#### Problem to solve
Your answer should consist only of the lines below from the one with "What OpenSCAD source" through the one with "under the feet.", copied exactly.

#### Available data
Begin
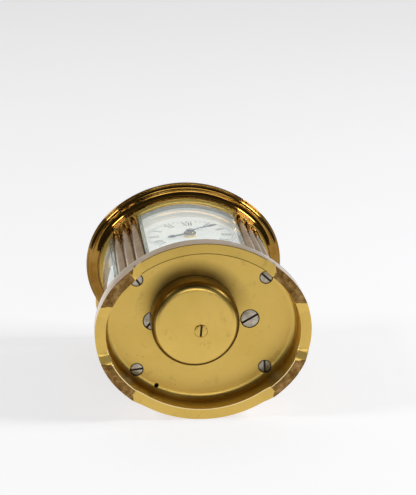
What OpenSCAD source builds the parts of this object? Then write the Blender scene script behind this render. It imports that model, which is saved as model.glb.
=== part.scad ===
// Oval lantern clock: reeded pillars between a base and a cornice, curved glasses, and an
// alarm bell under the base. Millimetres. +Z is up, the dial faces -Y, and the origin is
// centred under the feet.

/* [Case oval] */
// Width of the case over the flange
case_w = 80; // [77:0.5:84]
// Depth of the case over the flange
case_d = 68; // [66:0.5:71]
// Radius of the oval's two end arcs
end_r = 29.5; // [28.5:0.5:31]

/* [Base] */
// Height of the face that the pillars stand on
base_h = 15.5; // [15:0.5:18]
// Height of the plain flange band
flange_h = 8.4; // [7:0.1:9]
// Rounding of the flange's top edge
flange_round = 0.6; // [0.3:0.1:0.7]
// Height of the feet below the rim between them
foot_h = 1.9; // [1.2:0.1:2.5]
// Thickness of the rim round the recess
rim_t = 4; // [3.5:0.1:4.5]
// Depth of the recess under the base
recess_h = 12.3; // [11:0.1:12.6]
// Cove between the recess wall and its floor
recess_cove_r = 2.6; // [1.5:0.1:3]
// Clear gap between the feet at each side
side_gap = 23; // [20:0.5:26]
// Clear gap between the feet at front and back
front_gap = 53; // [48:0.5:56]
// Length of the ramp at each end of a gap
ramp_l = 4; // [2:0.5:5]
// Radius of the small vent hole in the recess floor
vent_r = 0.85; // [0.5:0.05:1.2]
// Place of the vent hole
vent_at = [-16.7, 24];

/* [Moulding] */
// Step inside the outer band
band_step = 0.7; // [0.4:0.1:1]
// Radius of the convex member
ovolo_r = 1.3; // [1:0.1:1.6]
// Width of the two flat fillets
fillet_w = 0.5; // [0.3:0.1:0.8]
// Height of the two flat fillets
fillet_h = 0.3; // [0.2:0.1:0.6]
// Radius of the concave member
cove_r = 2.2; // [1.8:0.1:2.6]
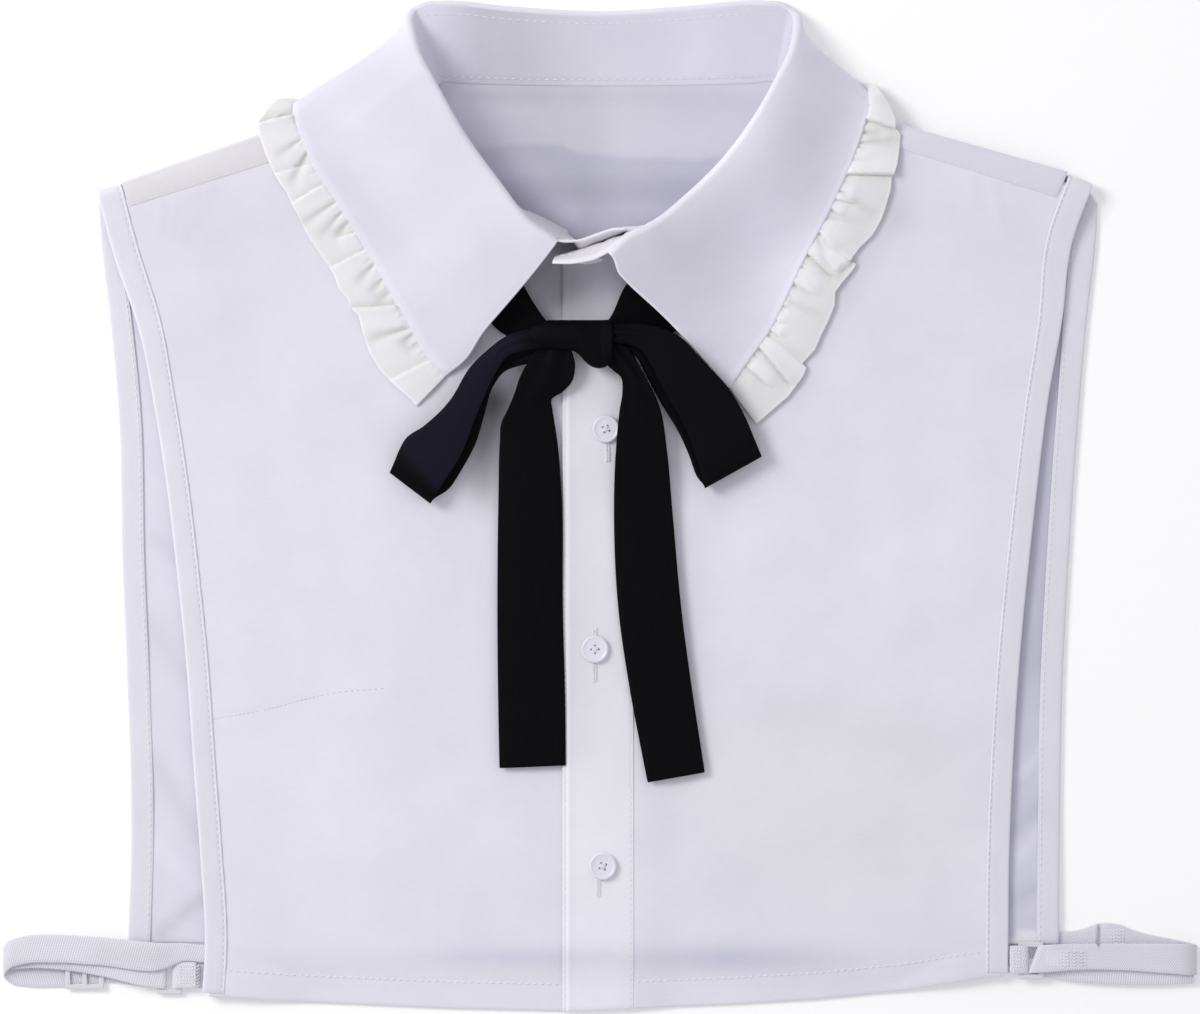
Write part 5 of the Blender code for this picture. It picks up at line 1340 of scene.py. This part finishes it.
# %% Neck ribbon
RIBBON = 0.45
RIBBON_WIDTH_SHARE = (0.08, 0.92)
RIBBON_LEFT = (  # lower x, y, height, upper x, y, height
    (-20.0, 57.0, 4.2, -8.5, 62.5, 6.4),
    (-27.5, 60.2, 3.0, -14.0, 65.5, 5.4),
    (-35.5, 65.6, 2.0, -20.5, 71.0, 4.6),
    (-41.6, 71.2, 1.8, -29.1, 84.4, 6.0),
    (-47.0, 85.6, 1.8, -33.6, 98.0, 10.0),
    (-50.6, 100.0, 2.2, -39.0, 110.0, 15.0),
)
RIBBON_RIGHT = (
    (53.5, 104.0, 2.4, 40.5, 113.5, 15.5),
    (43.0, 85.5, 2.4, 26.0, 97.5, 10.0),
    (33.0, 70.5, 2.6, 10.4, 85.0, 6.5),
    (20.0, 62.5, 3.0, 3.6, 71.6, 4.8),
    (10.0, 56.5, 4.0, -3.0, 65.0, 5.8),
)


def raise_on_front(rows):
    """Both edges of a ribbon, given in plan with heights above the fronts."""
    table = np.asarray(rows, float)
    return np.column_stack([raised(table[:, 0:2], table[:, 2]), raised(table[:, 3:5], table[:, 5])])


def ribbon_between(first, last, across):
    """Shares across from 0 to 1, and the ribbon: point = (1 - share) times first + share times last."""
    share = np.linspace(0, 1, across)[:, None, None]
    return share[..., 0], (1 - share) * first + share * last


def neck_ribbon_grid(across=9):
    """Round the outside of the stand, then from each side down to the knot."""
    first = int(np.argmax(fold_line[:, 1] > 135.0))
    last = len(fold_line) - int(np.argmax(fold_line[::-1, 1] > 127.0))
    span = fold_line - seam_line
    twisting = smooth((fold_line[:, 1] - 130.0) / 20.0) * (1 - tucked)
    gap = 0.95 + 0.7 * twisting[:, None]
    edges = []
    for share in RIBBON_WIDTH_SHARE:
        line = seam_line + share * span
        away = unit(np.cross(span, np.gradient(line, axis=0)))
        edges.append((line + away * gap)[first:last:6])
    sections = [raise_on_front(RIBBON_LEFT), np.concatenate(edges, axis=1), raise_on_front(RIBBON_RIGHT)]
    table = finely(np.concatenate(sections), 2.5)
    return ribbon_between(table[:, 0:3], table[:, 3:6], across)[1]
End
Begin
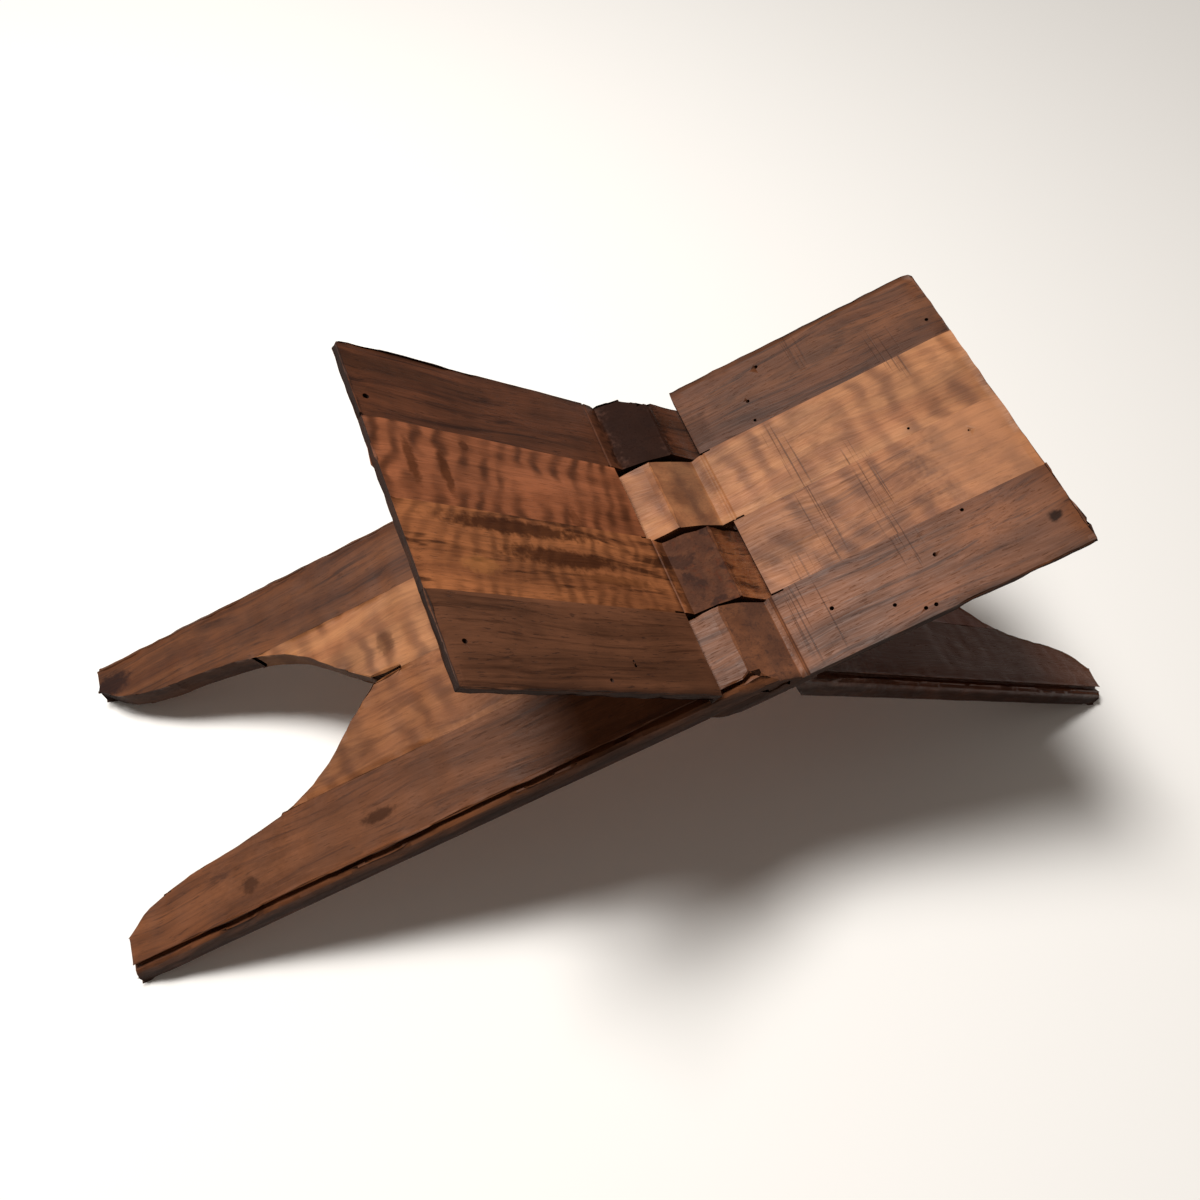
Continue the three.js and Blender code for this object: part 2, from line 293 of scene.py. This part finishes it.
End
#### Problem solution
What OpenSCAD source builds the parts of this object? Then write the Blender scene script behind this render. It imports that model, which is saved as model.glb.
=== part.scad ===
// Oval lantern clock: reeded pillars between a base and a cornice, curved glasses, and an
// alarm bell under the base. Millimetres. +Z is up, the dial faces -Y, and the origin is
// centred under the feet.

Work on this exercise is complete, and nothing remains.